Мы были заядлыми пионерами, не снимали галстука ни в гостях, ни в театре. Восхищались челюскинской эпопеей, полетами Чкалова и Громова, испытывали боль за Леваневского и стратонавтов, сострадали испанским республиканцам, увлекались репортажами Михаила Кольцова.
В институтские годы ставили и играли «Город на заре» Арбузова и «Дачники» Горького; выпускали рукописный журнал, сдавали нормы на значок «Ворошиловский стрелок»; посещали сборища в редакции «Огонька» на Петровском бульваре у Ефима Зозули, где еще не начавшие печататься поэты и прозаики читали свои сочинения, где нас, вечно голодных, угощали шикарными бутербродами. Чтение продолжалось и на бульваре, а если летом, так до рассвета.
Это—голос Бориса Смоленского, двадцатилетним погибшего в ноябре сорок первого. Его голос долго был со мной, только голос. А потом случайно набрел на крохотную книжечку его стихов, изданную крохотным тиражом спустя 35 лет после гибели. Теперь у меня есть и eгo слова. Помню голос Севы Багрицкого, сына Эдуарда Багрицкого, тоже погибшего.

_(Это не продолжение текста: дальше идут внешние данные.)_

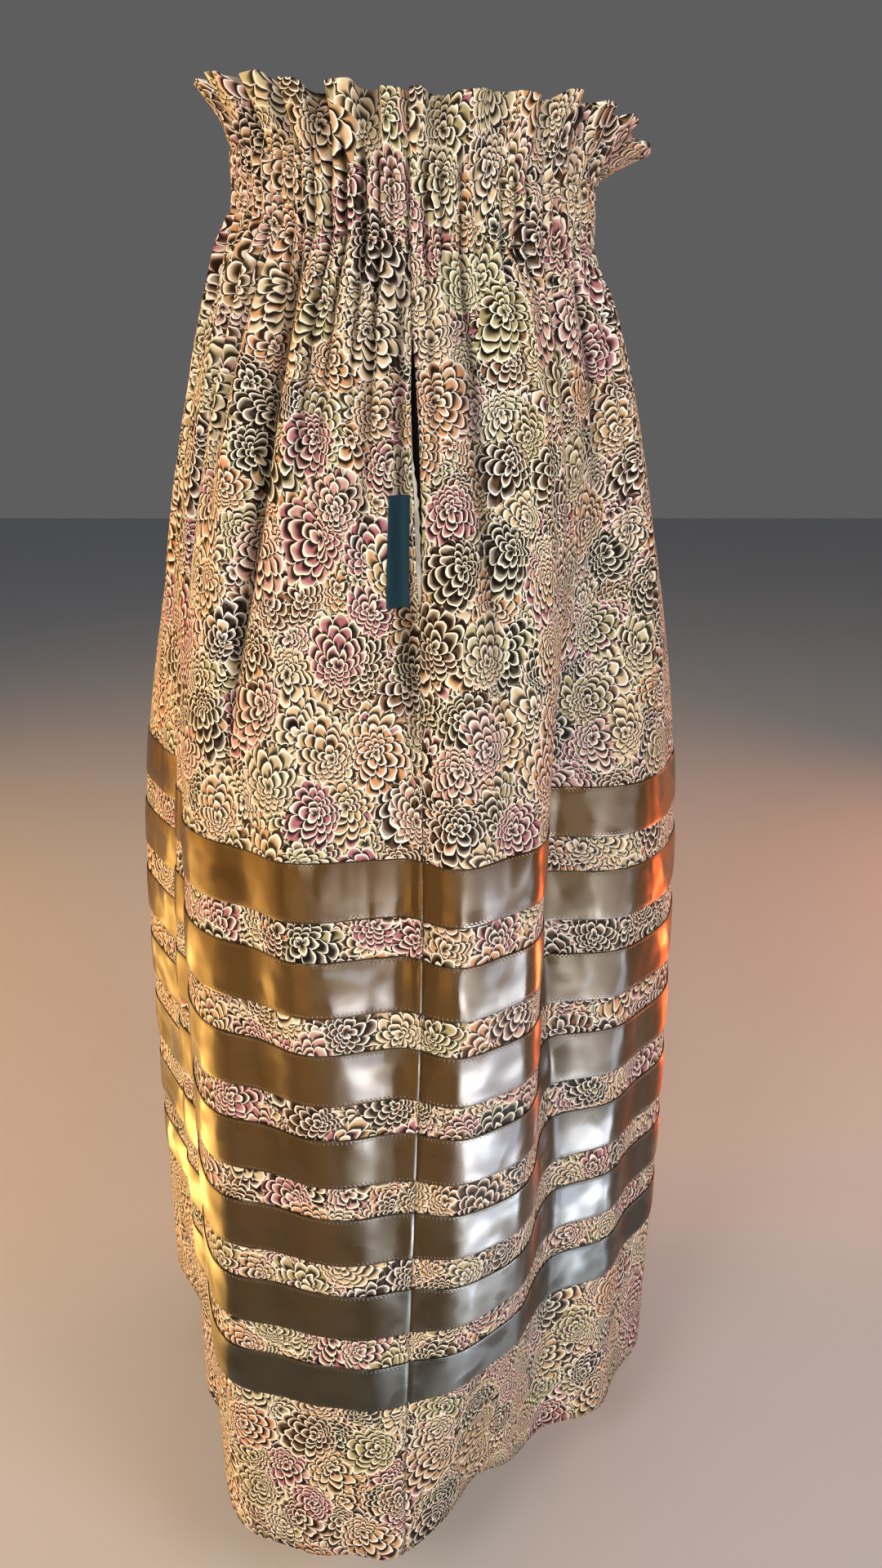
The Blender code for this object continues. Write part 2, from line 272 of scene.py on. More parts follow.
def creases(side, share, height):
    """Middle-sized creases under the yoke: sines of different width that swell and fade down the cloth, each
    fold with a length of its own."""
    top = ease(height, 0.58, 0.80) * (1 - ease(height, 0.895, 0.935))
    broad = 0.0034 * wave(share, 11.0, 0.15 * side) * (0.5 + 0.5 * wave(share, 3.1, 0.3)) * top
    drift = share + 0.010 * wave(share, 4.7, 0.2 * side) + 0.006 * wave(share, 9.1, 2.0 * height)
    foot = 0.61 + 0.09 * wave(share, 6.1, 0.3 * side)
    valley = (0.5 - 0.5 * wave(drift, 18.0, 0.35 * side)) ** 2
    fine = 0.0074 * fullness(side, share) * (0.45 - 1.35 * valley) * (0.75 + 0.25 * wave(share, 5.3, 0.1))
    fine = fine * ease(height, foot, foot + 0.22) * (1 - ease(height, 0.905, 0.95))
    low = 0.0012 * wave(share, 8.0, 0.6 + 0.4 * height) * wave(share, 2.7, 0.2 * side)
    low = low * (1 - ease(height, 0.60, 0.80))
    return broad + fine + low


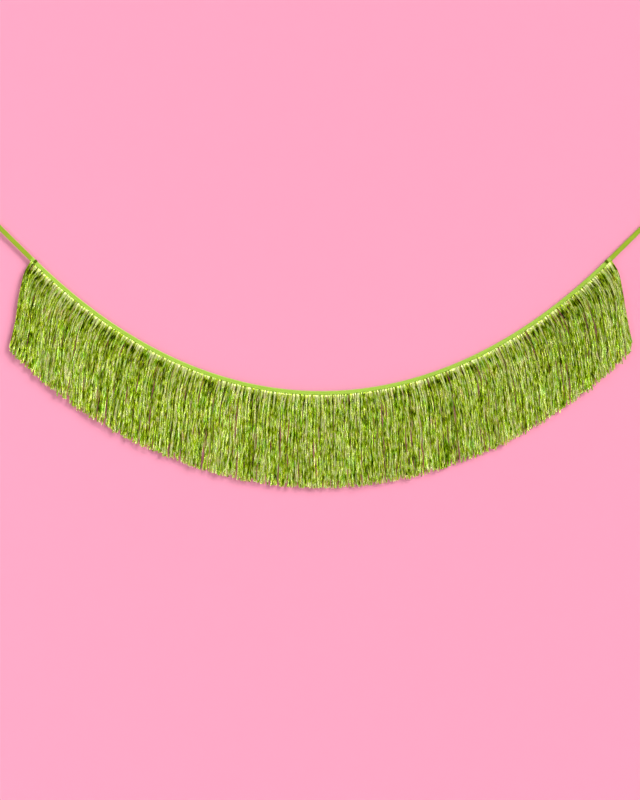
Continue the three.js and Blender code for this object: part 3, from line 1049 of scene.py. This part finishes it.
# Rounded, slightly pleated section of gathered ribbon
def gatheredOutline(width, thickness, pleats, phase):
    outline, count = [], 20
    for i in range(count + 1):
        angle = 2 * math.pi * i / count
        w = width / 2 * math.copysign(abs(math.cos(angle)) ** 0.75, math.cos(angle))
        d = thickness / 2 * math.copysign(abs(math.sin(angle)) ** 0.8, math.sin(angle))
        d *= 1 - 0.16 * (0.5 + 0.5 * math.cos(pleats * 2 * math.pi * w / width + phase))
        outline.append((w, d))
    return measured(outline)


# Two flat layers of ribbon: folded together at the front edge, and their two selvedges apart at the back one
def doubledOutline(width, thickness, wave):
    half, inset = width / 2, 0.35 * mm
    side = [(-half + 0.1 * mm, -0.3), (-half + inset, -0.46), (-half * 0.6, -0.5), (-half * 0.2, -0.49)]
    side += [(half * 0.2, -0.5), (half * 0.6, -0.49), (half - 0.2 * mm, -0.5)]
    side += [(half, -0.42), (half - 0.05 * mm, -0.1)]
    outline = [(w, d * thickness + wave * math.sin(w / (1.5 * mm))) for w, d in side]
    outline.append((half - inset, 0))
    outline += [(w, -d * thickness + wave * math.sin(w / (1.5 * mm))) for w, d in reversed(side)]
    outline.append((-half, 0))
    return measured(outline + outline[:1], 0.1 * mm)


# Stations along a line of points. axesAt gives the two axes by the point's number and the way forward.
def lineStations(points, axesAt):
    stations, along = [], 0
    for i, point in enumerate(points):
        along += (point - points[i - 1]).length if i else 0
        forward = (points[min(len(points) - 1, i + 1)] - points[max(0, i - 1)]).normalized()
        stations.append((point, along, *axesAt(i, forward)))
    return stations


# One turn of ribbon wound round the knot's own line, from one angle to another
def wrapMesh(angles, reach, radius, dip):
    width, turned = ends.wrapWidth, angles[1] - angles[0]
    count = max(12, round(abs(turned) / math.radians(9)))
    centre = axisX * (knotStart + swag.knotLength / 2)
    points, outwards = [], []
    for i in range(count + 1):
        share = i / count
        angle = angles[0] + turned * share
        tuck = min(1, share / 0.16, (1 - share) / 0.16)
        r = radius * (dip + (1 - dip) * math.sin(tuck * math.pi / 2))
        x = -reach + 2 * reach * (share * 0.75 + 0.25 * step(share, 0, 1))
        outward = Vector((0, math.sin(angle) * ends.knotFlat, math.cos(angle)))
        points.append(centre + axisX * x + outward * r)
        outwards.append(outward.normalized())

    def axesAt(i, forward):
        widthAxis = forward.cross(outwards[i]).normalized()
        return widthAxis, widthAxis.cross(forward).normalized()

    def outlineAt(along):
        swell = 1 + 0.07 * math.sin(along / (2.6 * mm))
        return gatheredOutline(width * swell, ends.wrapThickness, 3, along / (3 * mm))

    return sweepBand(lineStations(points, axesAt), outlineAt)


# Spare end of the ribbon: a flat strip with a swallow-tail cut, curling a little away from the wall
def spareMesh():
    shape = bmesh.new()
    layer = shape.loops.layers.uv.new("flatCut")
    start, reach = ends.spareStart, 5.6 * mm + ends.spareLength
    neck, neckHalf = ends.spareNeck
    rows, columns = 16, 8
    grid = []
    for i in range(rows + 1):
        share = i / rows
        line = []
        for k in range(columns + 1):
            spot = 2 * k / columns - 1
            along = start + (reach - ends.notch * (1 - abs(spot)) - start) * share
            flare = clamp((along - neck) / ends.spareFlare) ** 0.7
            half = neckHalf + (swag.foldHeight / 2 - neckHalf) * flare
            cup = 0.5 * mm * spot * spot * math.sin(share * math.pi)
            line.append((along, -0.9 * mm * math.sin(share * 2.4) ** 2 + cup, spot * half))
        grid.append(line)
    half = ends.spareHalfThickness
    skins = []
    for side in (-half, half):
        skins.append([[shape.verts.new((x, y + side, z)) for x, y, z in line] for line in grid])

    def addPatch(*corners):
        spots = [(grid[i][k][2] + swag.foldHeight, grid[i][k][0]) for skin, i, k in corners]
        addFace(shape, layer, [skins[skin][i][k] for skin, i, k in corners], spots)

    for skin in (0, 1):
        for i in range(rows):
            for k in range(columns):
                addPatch((skin, i, k), (skin, i, k + 1), (skin, i + 1, k + 1), (skin, i + 1, k))
    border = [(0, k) for k in range(columns)] + [(i, columns) for i in range(rows)]
    border += [(rows, k) for k in range(columns, 0, -1)] + [(i, 0) for i in range(rows, 0, -1)]
    for here, there in zip(border, border[1:] + border[:1]):
        addPatch((0, *here), (0, *there), (1, *there), (1, *here))
    bmesh.ops.recalc_face_normals(shape, faces=shape.faces)
    mesh = smoothMesh("spareEnd", shape)
    turn = Matrix.Rotation(math.pi - ends.spareTurn, 4, "Y")
    mesh.transform(Matrix.Translation((knotStart + swag.knotLength / 2, 0, 0)) @ turn)
    return mesh


def knotMesh():
    quarter, radius = math.pi / 2, ends.knotRadius
    wraps = wrapMesh((-0.4 * quarter, 10.2 * quarter), ends.wrapReach, radius, 0.5)
    lock = wrapMesh((3.4 * quarter, -0.2 * quarter), ends.lockReach, radius + ends.lockRise, 0.6)
    core = []
    for i in range(13):
        x = knotStart + 1.2 * mm + (swag.knotLength - 1.5 * mm) * i / 12
        core.append((axisX * x, x, axisZ, axisY))
    bundle = sweepBand(core, lambda along: gatheredOutline(*ends.coreSize, 4, 0))
    shape = bmesh.new()
    for mesh in (wraps, lock, bundle, spareMesh()):
        shape.from_mesh(mesh)
    return smoothMesh("knot", shape)


# Hanging loop: the doubled ribbon goes out of the knot, round the pin and back, with its width along the pin
def loopMesh():
    radius, reach = ends.loopRadius, swag.loopReach
    touch = math.acos(radius / reach)
    places = ((-1.2 * mm, 0.55 * mm), (0.6 * mm, 0.6 * mm), (2.4 * mm, 1.15 * mm))
    line = [Vector((-reach + x, 0, z)) for x, z in places]
    edgeStart = Vector((-radius * math.cos(touch), 0, radius * math.sin(touch)))
    line += [line[2].lerp(edgeStart, share) for share in (0.3, 0.55, 0.8)]
    turns = 26
    for i in range(turns + 1):
        angle = math.pi - touch - (2 * math.pi - 2 * touch) * i / turns
        line.append(Vector((radius * math.cos(angle), 0, radius * math.sin(angle))))
    line += [Vector((point.x, 0, -point.z)) for point in reversed(line[:6])]
    line = [point + axisX * loopCentre for point in line]
    stations = lineStations(line, lambda i, forward: (axisY, forward.cross(axisY).normalized()))
    total = stations[-1][1]

    def outlineAt(along):
        nearKnot = max(0, 1 - min(along, total - along) / ends.gatherLength)
        width = swag.foldHeight * (1 - 0.36 * nearKnot ** 1.5)
        wave = 0.03 * mm * math.sin(along / (1.7 * mm))
        return doubledOutline(width, ends.loopThickness + ends.loopSpread * nearKnot, wave)

    return sweepBand(stations, outlineAt)


def makeEnds():
    parts = (
        ("knot", knotMesh(), gatheredMaterial),
        ("hanging_loop", loopMesh(), ribbonMaterial),
        ("ribbon_tail", tailMesh(), tailShadeMaterial),
    )
    tacks = tackMeshes()
    for side, name in ((-1, "left"), (1, "right")):
        addPiece(name + "BarTack", tacks[name], tackMaterial, "thread", name + "_bar_tack")
        place = ribbonPlace(ribbonHalfArc, side)
        for node, mesh, material in parts:
            title = name + node.title().replace("_", "")
            mesh = placeMesh(mesh.copy(), place)
            addPiece(title, mesh, material, "satin_ribbon", name + "_" + node)
    print("ends ready")


makeEnds()
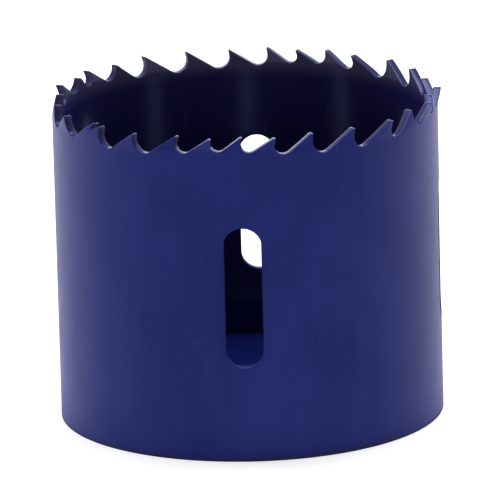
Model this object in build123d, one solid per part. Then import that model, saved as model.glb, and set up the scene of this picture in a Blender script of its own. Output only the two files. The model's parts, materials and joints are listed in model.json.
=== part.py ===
from build123d import *
import math
import os
from itertools import cycle

# Bi-metal hole saw: a toothed strip rolled into a cup wall and butt welded, with a
# base plate welded into its lower end. The base plate has the arbor thread and two
# drive-pin holes. Lengths are in millimetres, +Z points from the base plate to the
# teeth, and the origin is on the arbor axis, at the outer face of the base plate.

# The cup wall
CUP_DIAMETER = 50.0          # over the plain wall, under the set teeth
WALL_THICKNESS = 1.05
HEIGHT = 42.5                # from the outer face of the base plate to the tooth tips

# The teeth. The pitches repeat round the strip, from the seam on.
TOOTH_PITCHES = (5.6, 5.95, 5.75, 5.1, 4.2, 3.9, 4.6)
SHORTEST_PITCH = 1.5         # the least that the strip's last tooth keeps before the seam
FIRST_TOOTH = 1.05           # from the seam to the first tip
TOOTH_SET = 0.5              # how far a set tip leans out of the wall
SET_ORDER = (-1, 1, 0, -1, 1, -1, 1)    # inward, straight or outward: it repeats too
SET_BEND_RISE = 0.15         # the bend of a set tooth lies this far above its gullets
TIP_FLAT = 0.25
RAKE_ANGLE = 11.0            # undercut of the cutting face, in degrees
GULLET_DEPTH_PER_PITCH = 0.43
GULLET_RADIUS_PER_PITCH = 0.25

# The slots that clear chips and let a stuck plug be pushed out
SLOT_WIDTH = 4.85
SLOT_LENGTH = 18.4
SLOT_BOTTOM = 12.4           # from the outer face of the base plate
SLOT_SPACING = 38.1          # along the strip, centre to centre
FIRST_SLOT = 18.9            # from the seam to the first slot's centre

# The base plate
BASE_THICKNESS = 3.5
BASE_WELD_CHAMFER = 0.3      # round the lower rim, where the weld runs
ARBOR_THREAD_MINOR = 14.35   # 5/8-18 UNF, internal minor diameter
ARBOR_THREAD_CHAMFER = 0.4
PIN_HOLE_DIAMETER = 6.7
PIN_HOLE_SPACING = 25.4      # centre to centre, across the arbor axis

SEAM_ANGLE = -140.0          # direction of the strip's butt weld, in degrees from +X
CUT_MARGIN = 1.0             # how far a cutting shape runs past the metal

OUTER_RADIUS = CUP_DIAMETER / 2
INNER_RADIUS = OUTER_RADIUS - WALL_THICKNESS
NEUTRAL_RADIUS = OUTER_RADIUS - WALL_THICKNESS / 2
STRIP_LENGTH = 2 * math.pi * NEUTRAL_RADIUS


def strip_angle(position):
    """Direction of a place on the strip, in degrees from +X; the strip runs clockwise."""
    return SEAM_ANGLE - math.degrees(position / NEUTRAL_RADIUS)


def cutting_plane(angle):
    """Plane outside the wall that faces the axis: its x runs along the strip, its y up."""
    outward = Vector(1, 0, 0).rotate(Axis.Z, angle)
    along_strip = Vector(0, -1, 0).rotate(Axis.Z, angle)
    reach = OUTER_RADIUS + TOOTH_SET + CUT_MARGIN
    return Plane(origin=outward * reach, x_dir=along_strip, z_dir=outward * -1)


def cut_through_wall(profile, angle):
    """Solid that a profile sweeps straight through the wall at the given direction."""
    depth = WALL_THICKNESS + 2 * (TOOTH_SET + CUT_MARGIN)
    return extrude(cutting_plane(angle) * profile, amount=depth)


def tooth_tips():
    """Places of the tooth tips along the strip, as far as a last short pitch allows."""
    tips = [FIRST_TOOTH]
    last_tip = STRIP_LENGTH + FIRST_TOOTH - SHORTEST_PITCH
    for pitch in cycle(TOOTH_PITCHES):
        if tips[-1] + pitch > last_tip:
            return tips
        tips.append(tips[-1] + pitch)


class Gullet:
    """The gap between the back of one tooth and the cutting face of the next."""

    def __init__(self, tip, next_tip):
        span = (next_tip - tip) / NEUTRAL_RADIUS
        pitch = next_tip - tip
        self.angle = strip_angle((tip + next_tip) / 2)
        self.half_chord = NEUTRAL_RADIUS * math.sin(span / 2)
        self.radius = GULLET_RADIUS_PER_PITCH * pitch
        self.floor = HEIGHT - GULLET_DEPTH_PER_PITCH * pitch
        rake = math.radians(RAKE_ANGLE)
        centre_height = self.floor + self.radius
        undercut = (HEIGHT - centre_height) * math.tan(rake)
        centre_x = self.half_chord + undercut - self.radius / math.cos(rake)
        self.centre = Vector(centre_x, centre_height)

    def floor_angle(self):
        """Direction of the gullet's deepest line."""
        return self.angle - math.degrees(math.asin(self.centre.X / NEUTRAL_RADIUS))

    def on_round(self, angle):
        """Point of the gullet's round, at an angle in degrees from its centre."""
        return self.centre + Vector(self.radius, 0).rotate(Axis.Z, angle)

    def back_slope(self):
        """Angle of the tooth's back in degrees: it leaves the tip and meets the round."""
        back_end = Vector(TIP_FLAT - self.half_chord, HEIGHT)
        to_centre = self.centre - back_end
        direction = math.degrees(math.atan2(to_centre.Y, to_centre.X))
        return direction - math.degrees(math.asin(self.radius / to_centre.length))

    def cutter(self):
        """Solid that cuts the gap through the wall."""
        back_end = Vector(TIP_FLAT - self.half_chord, HEIGHT)
        face_top = Vector(self.half_chord, HEIGHT)
        round_start = self.back_slope() - 90
        round_middle = (round_start + RAKE_ANGLE) / 2
        above = Vector(0, CUT_MARGIN)
        face_foot = self.on_round(RAKE_ANGLE)
        back_foot = self.on_round(round_start)
        outline = Polyline(face_foot, face_top, face_top + above, back_end + above, back_end, back_foot)
        outline += ThreePointArc(back_foot, self.on_round(round_middle), face_foot)
        return cut_through_wall(make_face(outline), self.angle)


def turned_sector(section, start_angle, arc):
    """Solid that a section of the wall, given as radius and height, sweeps through an arc."""
    face = make_face(Plane.XZ * Polyline(*section, close=True))
    return Rot(0, 0, start_angle) * revolve(face, Axis.Z, revolution_arc=arc)


def tooth_blank(before, after, lean, foot):
    """The wall under and in one tooth, leaning by its set above the bend line."""
    bend = max(before.floor, after.floor) + SET_BEND_RISE
    shift = lean * TOOTH_SET
    section = [
        (INNER_RADIUS, foot),
        (OUTER_RADIUS, foot),
        (OUTER_RADIUS, bend),
        (OUTER_RADIUS + shift, HEIGHT),
        (INNER_RADIUS + shift, HEIGHT),
        (INNER_RADIUS, bend),
    ]
    arc = (before.floor_angle() - after.floor_angle()) % 360
    return turned_sector(section, after.floor_angle(), arc)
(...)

А нас испытывали арестом моего отца и отца Виктора Берковича. И, наверное, потому, что наша жизнь, дневная, та, что на виду, уж слишком противоречила другой жизни, скрытой от глаз, ночной, глухой, непонятной, мы даже в своей надежной компании обсуждений не затевали, все, что мы могли, — это жить как ни в чем не бывало, хотя бы с виду.